2009 Portland GSA Annual Meeting (18-21 October 2009)

Paper No. 6
Presentation Time: 9:20 AM

FRANCISCAN SHEAR ZONES BETWEEN COAST RANGE OPHIOLITE AND GREAT VALLEY GROUP ROCKS: EVIDENCE OF MéLANGE DIAPIRISM?


HITZ, Brian, Earth and Environmental Sciences, California State University, Fresno, Fresno, CA 93740 and WAKABAYASHI, John, Department of Earth and Environmental Sciences, California State University, Fresno, CA 93740, hitzbd25@csufresno.edu

Shear zones with Franciscan Complex blocks that cut Coast Range Ophiolite (CRO) and Great Valley Group (GVG) rocks may provide insight into mélange genesis and deformation of the overriding plate during subduction.
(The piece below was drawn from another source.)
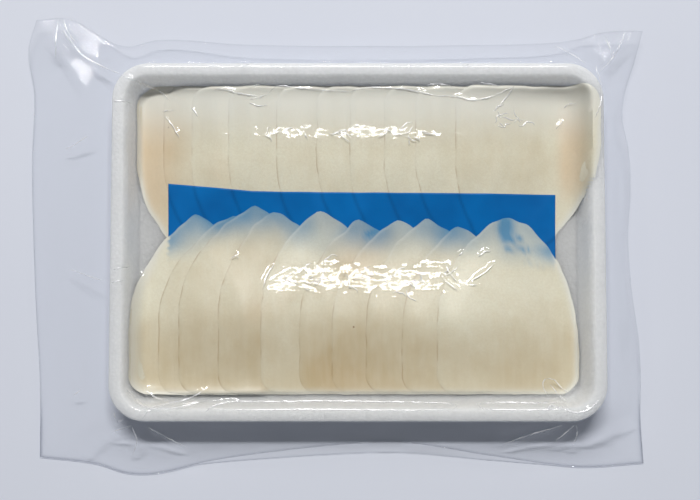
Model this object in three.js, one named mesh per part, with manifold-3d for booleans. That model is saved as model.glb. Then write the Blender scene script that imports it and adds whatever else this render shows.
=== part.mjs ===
// Vacuum pack of pale seafood slices: a white foam tray, two shingled rows of ten slices,
// a blue sheet between the rows, and the clear bag that is sealed round the tray.
// Millimetres, +Z up, the long side along X, the back row towards +Y.
import * as THREE from "three";
import Module from "manifold-3d";
import { mergeVertices } from "three/addons/utils/BufferGeometryUtils.js";

const wasm = await Module();
wasm.setup();

// Clearance between pieces that touch in the real pack
const GAP = 0.3;

// Foam tray: half lengths to the rim's outer edge, and the wall that runs down from the rim
const RIM_HALF_X = 101.8;
const RIM_HALF_Y = 73.8;
const RIM_CORNER = 15;
const RIM_TOP = 16.6;
const LIP_WIDTH = 6;
const LIP_DEPTH = 3;
const LIP_ROUNDING = 1.5;
const LIP_TURN = 0.4;
const WALL_RUN = 4.5;
const FLOOR_FILLET = 1.9;
const FOOT_CHAMFER = 0.8;
const FOAM = 2.2;
const CORNER_STEPS = 7;

// Film bag: sheet thickness, drawn thicker than the real 0.1 mm so that it is a solid
const FILM = 0.6;
const FILM_CLEARANCE = 0.45;
const FLAP_START = 14.9;
const FLAP_STEEPEST = 0.75;
const FLAP_SAG = 1.5;
const FLAP_RINGS = [0.15, 0.4, 0.7, 1];
const FLAP_STEP = 16;

// Outer edge of the bag, anticlockwise: x, y, and the height of the edge above the table
const ON_TABLE = FILM + 0.05;
const EAR_HEIGHT = 7;
const HALF_EAR = 4;
const BAG_EDGE = [
  [120.5, 89.5, EAR_HEIGHT],
  [104, 89, EAR_HEIGHT],
  [86.5, 85, ON_TABLE],
  [52, 83.5, ON_TABLE],
  [0, 82.8, ON_TABLE],
  [-50, 83.7, ON_TABLE],
  [-84.5, 86, ON_TABLE],
  [-97, 83, ON_TABLE],
  [-109.5, 88, HALF_EAR],
  [-122, 94.7, EAR_HEIGHT],
  [-136, 94.2, EAR_HEIGHT],
  [-140, 82, HALF_EAR],
  [-138, 63, ON_TABLE],
  [-138.5, 35, ON_TABLE],
  [-137.5, 5, ON_TABLE],
  [-136, -24, ON_TABLE],
  [-133.5, -60, ON_TABLE],
  [-133, -89.7, ON_TABLE],
  [-109, -92.6, ON_TABLE],
  [-97, -96.3, ON_TABLE],
  [-86, -96.7, ON_TABLE],
  [-60.5, -91, ON_TABLE],
  [-29, -86.4, ON_TABLE],
  [0, -83.4, ON_TABLE],
  [18, -83, ON_TABLE],
  [56, -89, ON_TABLE],
  [92.5, -93.8, ON_TABLE],
  [119.5, -92.2, ON_TABLE],
  [118.5, -74, ON_TABLE],
  [118, -43, ON_TABLE],
  [114.5, -19, ON_TABLE],
  [113.2, 3, ON_TABLE],
  [114.7, 20, ON_TABLE],
  [114, 40, ON_TABLE],
  [111.3, 51, ON_TABLE],
  [112, 60, ON_TABLE],
  [117, 75, HALF_EAR],
];

// Slices: one blunt end with round corners, and an arch to a tip left of the middle, where the slice,
// which is cut on the slant, runs out thin
const SLICE_WIDTH = 59.5;
const SLICE_THICK = 1.9;
const SLICE_TIP_THICK = 0.5;
const SLICE_EDGE = 0.4;
const SLICE_BEVEL = 12;
const SLICE_SLANT = 46;
const SLICE_CORNER = 9;
const LEFT_ARCH = 42;
const LEFT_ARCH_POWER = 1.8;
const RIGHT_ARCH = 54;
const RIGHT_ARCH_POWER = 2.3;
const ARCH_STEPS = 7;
const ARC_STEPS = 3;
const ROW_END = 63.4;
const END_THIN = 0.6;
const END_THIN_FROM = 4;
const END_THIN_TO = 40;
const PAST_END = 30;

// Left edge of each slice, and its tip, from left to right; each slice lies on its left neighbour
const FRONT_SLICES = [
  { left: -92.3, tip: [-67.9, 11.5] },
  { left: -83.4, tip: [-51.9, 11.5] },
  { left: -74.8, tip: [-42.8, 15.2] },
  { left: -58.2, tip: [-35.5, 13.1] },
  { left: -40.4, tip: [-16.6, 13.1] },
  { left: -24.4, tip: [0.6, 9.4] },
  { left: -10.9, tip: [17, 9.4] },
  { left: 3.3, tip: [28.9, 9.8] },
  { left: 18.2, tip: [42, 6.6] },
  { left: 32.8, tip: [60.5, 10.3] },
];
const BACK_SLICES = [
  { left: -92.3, tip: [-66.5, -9.5] },
  { left: -82, tip: [-57, -9] },
  { left: -69.9, tip: [-43.5, -11] },
  { left: -54.3, tip: [-28, -10] },
  { left: -34.2, tip: [-9, -10.5] },
  { left: -17.4, tip: [8.5, -9.5] },
  { left: -3.5, tip: [22, -11] },
  { left: 10.9, tip: [37, -10] },
  { left: 24, tip: [50.5, -9] },
  { left: 40.8, tip: [63.5, -10.5] },
];

// Blue sheet between the rows
const SHEET_THICK = 0.5;
const SHEET_CORNERS = [
  [-78.1, -8.2],
  [81.8, -12.3],
  [81.8, 19.3],
  [-44.1, 20.5],
  [-78.1, 23.8],
];

// Height grid on which the layers are stacked: the flat of the tray, and a few cells beyond it
const FLAT_HALF_X = 89.4;
const FLAT_HALF_Y = 61.6;
const FLAT_CELLS_X = 13;
const FLAT_CELLS_Y = 6;
const CELL_X = FLAT_HALF_X / FLAT_CELLS_X;
const CELL_Y = FLAT_HALF_Y / FLAT_CELLS_Y;
const CELLS_X = 2 * (FLAT_CELLS_X + 2);
const CELLS_Y = 2 * (FLAT_CELLS_Y + 1);
const BED_RISE = 1.5;
const CLIMB_FROM = FLAT_HALF_X - CELL_X;
const CLIMB_TO = FLAT_HALF_X + CELL_X;
const CLIMB_POWER = 1;

const COLOURS = {
  foam: 0xe6e8e4,
  slice: 0xe2d8bb,
  sheet: 0x005aa6,
  film: 0xdde4ee,
};

// Centre of the rim's corner arc, or the nearest point between two of them, for a point outside
function rimCore(x, y) {
  const reachX = RIM_HALF_X - RIM_CORNER;
  const reachY = RIM_HALF_Y - RIM_CORNER;
  return new THREE.Vector2(
    THREE.MathUtils.clamp(x, -reachX, reachX),
    THREE.MathUtils.clamp(y, -reachY, reachY),
  );
}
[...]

We examined examples of such shear zones in Hayward Hills of the San Francisco Bay area, California, where they crop out east of the late Cenozoic Hayward fault. These shear zones strike predominantly NW, sub-parallel to the well bedded rocks of the GVG. These mélange zones consist of a sheared shale and serpentinite matrix with a diverse block population which includes; CRO gabbro, GVG sandstone, serpentinite, actinolite schist, blueschist, amphibolite, and garnet amphibolite. Some of the serpentinite within the mélange contains antigorite, tremolite, and talc, indicating a higher grade of metamorphism than found in the lizardite-dominated serpentinites of the CRO. The presence of coherent GVG rocks of identical lithology structurally above and below the mélanges suggests a minimal amount of displacement between each sheet of GVG. However, the presence of high-grade Franciscan rocks in the mélange suggests a minimum of 20 km of differential exhumation was necessary to place the blocks at the same crustal level as the GVG and CRO which have undergone negligible burial metamorphism. We offer two alternative hypotheses to explain this complex geology: (1) One is emplacement by mélange diapirism. This may include earlier exhumation of high P metamorphic rocks to shallow depths by diapirism itself or other mechanisms, then diapirism to emplace the mélange between GVG sheets. (2) Another alternative is a sedimentary (olistostromal) origin for these mélange zones. This model includes exhumation of high P Franciscan rocks by multiple viable mechanisms, followed by erosion and deposition of Franciscan clastic material as a layer within the GVG. Subsequent crustal shortening and thrust faulting may repeat the mélange layer between the same GVG units and impart shearing to the matrix. In both alternatives the amount of displacement between coherent sheets of GVG is minimal. Whether the origin of these mélange zones is diapiric, olistostromal, or a combination will be determined by further field evidence such as shear sense indicators along the margins of the mélanges.